** Records shown **

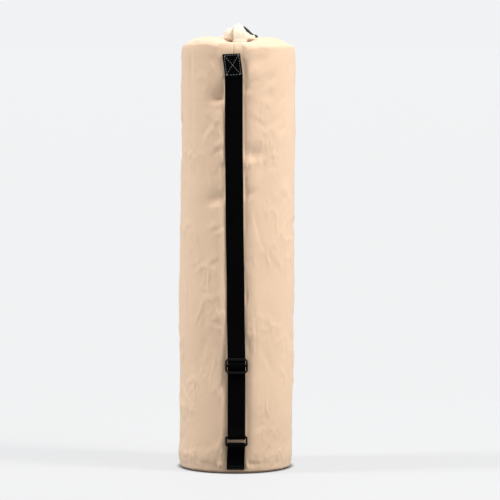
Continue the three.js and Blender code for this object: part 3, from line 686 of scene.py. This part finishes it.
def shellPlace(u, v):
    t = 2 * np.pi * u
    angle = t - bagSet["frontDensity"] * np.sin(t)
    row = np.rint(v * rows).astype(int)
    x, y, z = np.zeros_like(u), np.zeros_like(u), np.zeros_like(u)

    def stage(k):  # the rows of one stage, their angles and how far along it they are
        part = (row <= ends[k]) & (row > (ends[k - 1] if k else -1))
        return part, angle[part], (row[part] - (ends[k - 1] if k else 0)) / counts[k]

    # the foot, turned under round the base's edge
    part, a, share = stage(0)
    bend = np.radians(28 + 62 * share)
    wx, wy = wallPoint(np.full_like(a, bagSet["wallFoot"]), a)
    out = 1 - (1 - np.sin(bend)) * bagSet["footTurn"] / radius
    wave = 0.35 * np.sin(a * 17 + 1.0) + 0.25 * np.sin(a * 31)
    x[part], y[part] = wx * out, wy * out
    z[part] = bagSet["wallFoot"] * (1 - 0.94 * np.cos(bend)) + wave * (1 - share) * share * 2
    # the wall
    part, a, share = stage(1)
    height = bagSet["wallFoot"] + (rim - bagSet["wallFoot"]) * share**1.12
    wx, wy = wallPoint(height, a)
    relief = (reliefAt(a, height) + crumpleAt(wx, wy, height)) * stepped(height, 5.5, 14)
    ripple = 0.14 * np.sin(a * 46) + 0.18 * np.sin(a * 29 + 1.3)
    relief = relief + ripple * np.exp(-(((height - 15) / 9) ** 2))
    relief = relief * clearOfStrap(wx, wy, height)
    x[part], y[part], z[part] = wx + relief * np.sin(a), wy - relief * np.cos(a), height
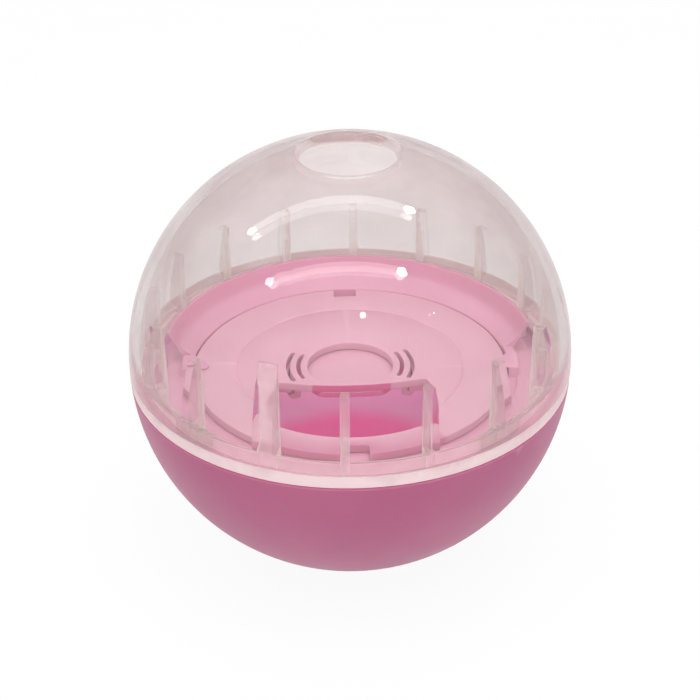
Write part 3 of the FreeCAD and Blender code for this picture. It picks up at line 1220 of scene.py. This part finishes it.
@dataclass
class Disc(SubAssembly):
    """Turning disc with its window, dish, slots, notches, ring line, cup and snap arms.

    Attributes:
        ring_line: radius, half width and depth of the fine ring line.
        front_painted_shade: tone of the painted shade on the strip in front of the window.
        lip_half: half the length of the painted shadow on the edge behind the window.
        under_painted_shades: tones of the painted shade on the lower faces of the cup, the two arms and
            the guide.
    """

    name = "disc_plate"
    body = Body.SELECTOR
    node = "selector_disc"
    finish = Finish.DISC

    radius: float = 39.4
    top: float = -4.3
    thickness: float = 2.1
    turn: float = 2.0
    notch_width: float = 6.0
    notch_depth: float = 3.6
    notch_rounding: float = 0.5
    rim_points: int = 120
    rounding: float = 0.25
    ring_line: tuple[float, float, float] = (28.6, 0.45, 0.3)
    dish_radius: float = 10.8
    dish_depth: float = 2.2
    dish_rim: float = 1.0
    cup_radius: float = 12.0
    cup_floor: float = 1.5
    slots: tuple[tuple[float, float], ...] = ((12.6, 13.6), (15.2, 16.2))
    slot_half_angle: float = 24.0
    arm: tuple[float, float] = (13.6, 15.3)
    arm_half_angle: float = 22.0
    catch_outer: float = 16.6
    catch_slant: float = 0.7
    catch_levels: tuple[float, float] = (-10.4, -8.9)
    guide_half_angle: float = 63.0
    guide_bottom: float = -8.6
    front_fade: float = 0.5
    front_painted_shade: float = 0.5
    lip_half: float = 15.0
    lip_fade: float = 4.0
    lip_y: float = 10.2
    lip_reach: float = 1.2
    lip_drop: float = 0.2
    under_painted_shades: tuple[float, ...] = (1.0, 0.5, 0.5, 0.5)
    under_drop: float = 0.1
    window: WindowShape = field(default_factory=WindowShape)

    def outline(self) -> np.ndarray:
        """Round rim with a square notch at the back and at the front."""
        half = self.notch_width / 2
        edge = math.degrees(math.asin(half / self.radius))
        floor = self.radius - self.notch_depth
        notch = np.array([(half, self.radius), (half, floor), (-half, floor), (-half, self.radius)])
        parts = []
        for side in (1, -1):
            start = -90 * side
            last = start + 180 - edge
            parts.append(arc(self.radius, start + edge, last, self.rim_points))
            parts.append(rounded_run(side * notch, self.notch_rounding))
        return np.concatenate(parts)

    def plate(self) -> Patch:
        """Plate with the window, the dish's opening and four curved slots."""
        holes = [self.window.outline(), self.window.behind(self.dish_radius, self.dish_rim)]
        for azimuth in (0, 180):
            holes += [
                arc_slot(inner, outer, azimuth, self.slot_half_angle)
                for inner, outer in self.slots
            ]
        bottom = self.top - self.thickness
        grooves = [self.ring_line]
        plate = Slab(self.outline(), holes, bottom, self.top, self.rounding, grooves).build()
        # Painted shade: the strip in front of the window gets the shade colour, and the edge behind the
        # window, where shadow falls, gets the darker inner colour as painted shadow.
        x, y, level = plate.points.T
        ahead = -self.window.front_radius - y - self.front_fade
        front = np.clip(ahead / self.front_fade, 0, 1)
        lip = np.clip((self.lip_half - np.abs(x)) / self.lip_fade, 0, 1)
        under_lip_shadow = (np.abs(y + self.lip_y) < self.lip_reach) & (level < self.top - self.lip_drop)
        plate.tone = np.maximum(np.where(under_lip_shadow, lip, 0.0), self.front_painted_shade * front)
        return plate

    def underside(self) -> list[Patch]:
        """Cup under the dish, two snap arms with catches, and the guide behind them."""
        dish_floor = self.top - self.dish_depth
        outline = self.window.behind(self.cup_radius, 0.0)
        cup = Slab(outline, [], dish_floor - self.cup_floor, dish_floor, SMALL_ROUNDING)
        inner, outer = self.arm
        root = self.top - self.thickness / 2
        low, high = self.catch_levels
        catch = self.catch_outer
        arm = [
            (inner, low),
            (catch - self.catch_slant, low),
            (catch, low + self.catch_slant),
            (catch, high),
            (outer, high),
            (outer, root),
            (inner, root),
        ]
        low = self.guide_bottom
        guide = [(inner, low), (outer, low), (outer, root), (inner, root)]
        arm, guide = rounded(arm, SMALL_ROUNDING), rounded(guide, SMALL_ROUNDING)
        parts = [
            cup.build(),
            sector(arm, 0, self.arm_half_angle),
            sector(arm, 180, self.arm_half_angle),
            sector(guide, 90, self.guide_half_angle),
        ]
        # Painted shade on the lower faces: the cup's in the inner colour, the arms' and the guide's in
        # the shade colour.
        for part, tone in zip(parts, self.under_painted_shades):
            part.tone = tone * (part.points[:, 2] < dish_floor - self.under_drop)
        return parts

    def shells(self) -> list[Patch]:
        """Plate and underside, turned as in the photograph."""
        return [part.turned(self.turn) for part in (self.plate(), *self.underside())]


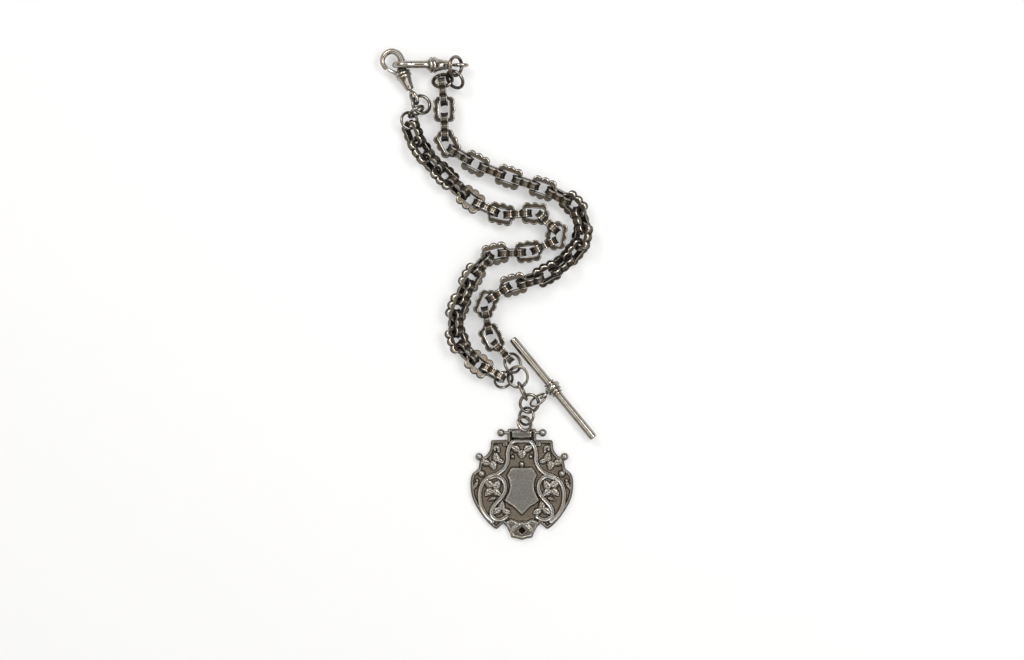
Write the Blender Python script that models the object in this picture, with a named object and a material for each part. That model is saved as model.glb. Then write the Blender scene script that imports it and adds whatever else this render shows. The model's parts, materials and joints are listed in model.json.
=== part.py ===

** Set exercise **
Please repeat the material above, word for word and in full.

** Solution **
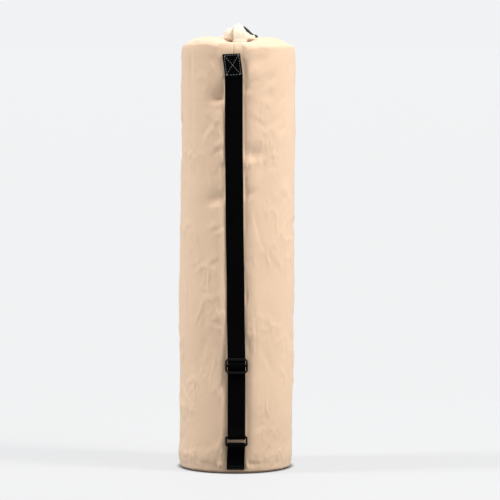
Continue the three.js and Blender code for this object: part 3, from line 686 of scene.py. This part finishes it.
def shellPlace(u, v):
    t = 2 * np.pi * u
    angle = t - bagSet["frontDensity"] * np.sin(t)
    row = np.rint(v * rows).astype(int)
    x, y, z = np.zeros_like(u), np.zeros_like(u), np.zeros_like(u)

    def stage(k):  # the rows of one stage, their angles and how far along it they are
        part = (row <= ends[k]) & (row > (ends[k - 1] if k else -1))
        return part, angle[part], (row[part] - (ends[k - 1] if k else 0)) / counts[k]

    # the foot, turned under round the base's edge
    part, a, share = stage(0)
    bend = np.radians(28 + 62 * share)
    wx, wy = wallPoint(np.full_like(a, bagSet["wallFoot"]), a)
    out = 1 - (1 - np.sin(bend)) * bagSet["footTurn"] / radius
    wave = 0.35 * np.sin(a * 17 + 1.0) + 0.25 * np.sin(a * 31)
    x[part], y[part] = wx * out, wy * out
    z[part] = bagSet["wallFoot"] * (1 - 0.94 * np.cos(bend)) + wave * (1 - share) * share * 2
    # the wall
    part, a, share = stage(1)
    height = bagSet["wallFoot"] + (rim - bagSet["wallFoot"]) * share**1.12
    wx, wy = wallPoint(height, a)
    relief = (reliefAt(a, height) + crumpleAt(wx, wy, height)) * stepped(height, 5.5, 14)
    ripple = 0.14 * np.sin(a * 46) + 0.18 * np.sin(a * 29 + 1.3)
    relief = relief + ripple * np.exp(-(((height - 15) / 9) ** 2))
    relief = relief * clearOfStrap(wx, wy, height)
    x[part], y[part], z[part] = wx + relief * np.sin(a), wy - relief * np.cos(a), height
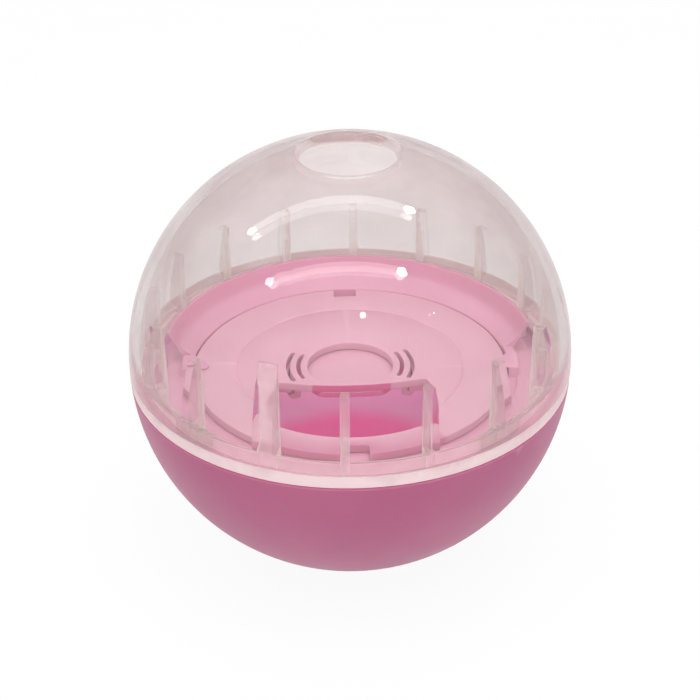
Write part 3 of the FreeCAD and Blender code for this picture. It picks up at line 1220 of scene.py. This part finishes it.
@dataclass
class Disc(SubAssembly):
    """Turning disc with its window, dish, slots, notches, ring line, cup and snap arms.

    Attributes:
        ring_line: radius, half width and depth of the fine ring line.
        front_painted_shade: tone of the painted shade on the strip in front of the window.
        lip_half: half the length of the painted shadow on the edge behind the window.
        under_painted_shades: tones of the painted shade on the lower faces of the cup, the two arms and
            the guide.
    """

    name = "disc_plate"
    body = Body.SELECTOR
    node = "selector_disc"
    finish = Finish.DISC

    radius: float = 39.4
    top: float = -4.3
    thickness: float = 2.1
    turn: float = 2.0
    notch_width: float = 6.0
    notch_depth: float = 3.6
    notch_rounding: float = 0.5
    rim_points: int = 120
    rounding: float = 0.25
    ring_line: tuple[float, float, float] = (28.6, 0.45, 0.3)
    dish_radius: float = 10.8
    dish_depth: float = 2.2
    dish_rim: float = 1.0
    cup_radius: float = 12.0
    cup_floor: float = 1.5
    slots: tuple[tuple[float, float], ...] = ((12.6, 13.6), (15.2, 16.2))
    slot_half_angle: float = 24.0
    arm: tuple[float, float] = (13.6, 15.3)
    arm_half_angle: float = 22.0
    catch_outer: float = 16.6
    catch_slant: float = 0.7
    catch_levels: tuple[float, float] = (-10.4, -8.9)
    guide_half_angle: float = 63.0
    guide_bottom: float = -8.6
    front_fade: float = 0.5
    front_painted_shade: float = 0.5
    lip_half: float = 15.0
    lip_fade: float = 4.0
    lip_y: float = 10.2
    lip_reach: float = 1.2
    lip_drop: float = 0.2
    under_painted_shades: tuple[float, ...] = (1.0, 0.5, 0.5, 0.5)
    under_drop: float = 0.1
    window: WindowShape = field(default_factory=WindowShape)

    def outline(self) -> np.ndarray:
        """Round rim with a square notch at the back and at the front."""
        half = self.notch_width / 2
        edge = math.degrees(math.asin(half / self.radius))
        floor = self.radius - self.notch_depth
        notch = np.array([(half, self.radius), (half, floor), (-half, floor), (-half, self.radius)])
        parts = []
        for side in (1, -1):
            start = -90 * side
            last = start + 180 - edge
            parts.append(arc(self.radius, start + edge, last, self.rim_points))
            parts.append(rounded_run(side * notch, self.notch_rounding))
        return np.concatenate(parts)

    def plate(self) -> Patch:
        """Plate with the window, the dish's opening and four curved slots."""
        holes = [self.window.outline(), self.window.behind(self.dish_radius, self.dish_rim)]
        for azimuth in (0, 180):
            holes += [
                arc_slot(inner, outer, azimuth, self.slot_half_angle)
                for inner, outer in self.slots
            ]
        bottom = self.top - self.thickness
        grooves = [self.ring_line]
        plate = Slab(self.outline(), holes, bottom, self.top, self.rounding, grooves).build()
        # Painted shade: the strip in front of the window gets the shade colour, and the edge behind the
        # window, where shadow falls, gets the darker inner colour as painted shadow.
        x, y, level = plate.points.T
        ahead = -self.window.front_radius - y - self.front_fade
        front = np.clip(ahead / self.front_fade, 0, 1)
        lip = np.clip((self.lip_half - np.abs(x)) / self.lip_fade, 0, 1)
        under_lip_shadow = (np.abs(y + self.lip_y) < self.lip_reach) & (level < self.top - self.lip_drop)
        plate.tone = np.maximum(np.where(under_lip_shadow, lip, 0.0), self.front_painted_shade * front)
        return plate

    def underside(self) -> list[Patch]:
        """Cup under the dish, two snap arms with catches, and the guide behind them."""
        dish_floor = self.top - self.dish_depth
        outline = self.window.behind(self.cup_radius, 0.0)
        cup = Slab(outline, [], dish_floor - self.cup_floor, dish_floor, SMALL_ROUNDING)
        inner, outer = self.arm
        root = self.top - self.thickness / 2
        low, high = self.catch_levels
        catch = self.catch_outer
        arm = [
            (inner, low),
            (catch - self.catch_slant, low),
            (catch, low + self.catch_slant),
            (catch, high),
            (outer, high),
            (outer, root),
            (inner, root),
        ]
        low = self.guide_bottom
        guide = [(inner, low), (outer, low), (outer, root), (inner, root)]
        arm, guide = rounded(arm, SMALL_ROUNDING), rounded(guide, SMALL_ROUNDING)
        parts = [
            cup.build(),
            sector(arm, 0, self.arm_half_angle),
            sector(arm, 180, self.arm_half_angle),
            sector(guide, 90, self.guide_half_angle),
        ]
        # Painted shade on the lower faces: the cup's in the inner colour, the arms' and the guide's in
        # the shade colour.
        for part, tone in zip(parts, self.under_painted_shades):
            part.tone = tone * (part.points[:, 2] < dish_floor - self.under_drop)
        return parts

    def shells(self) -> list[Patch]:
        """Plate and underside, turned as in the photograph."""
        return [part.turned(self.turn) for part in (self.plate(), *self.underside())]


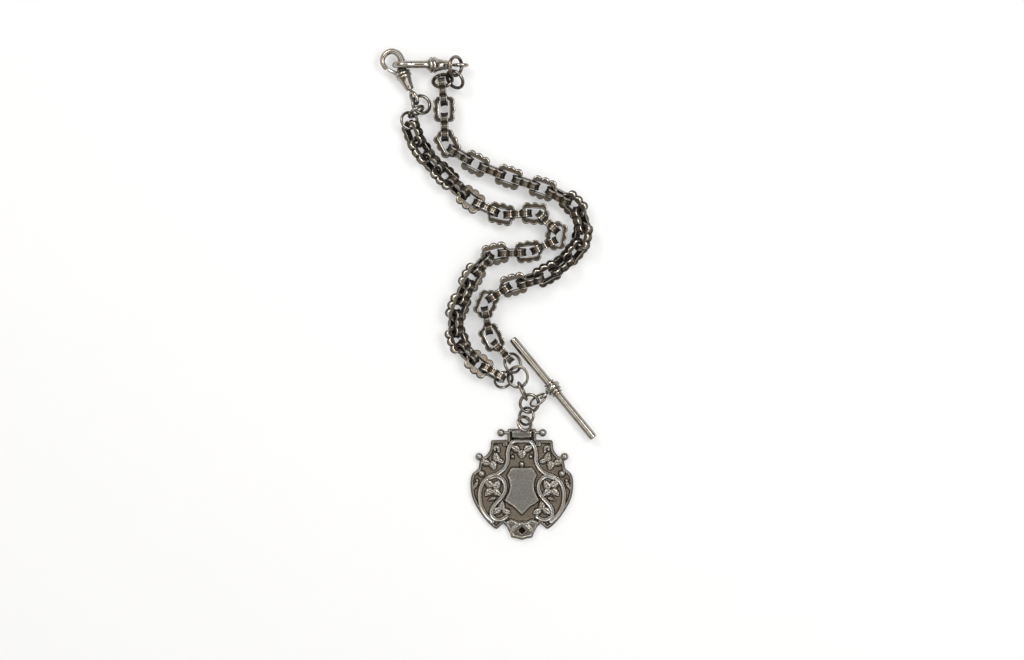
Write the Blender Python script that models the object in this picture, with a named object and a material for each part. That model is saved as model.glb. Then write the Blender scene script that imports it and adds whatever else this render shows. The model's parts, materials and joints are listed in model.json.
=== part.py ===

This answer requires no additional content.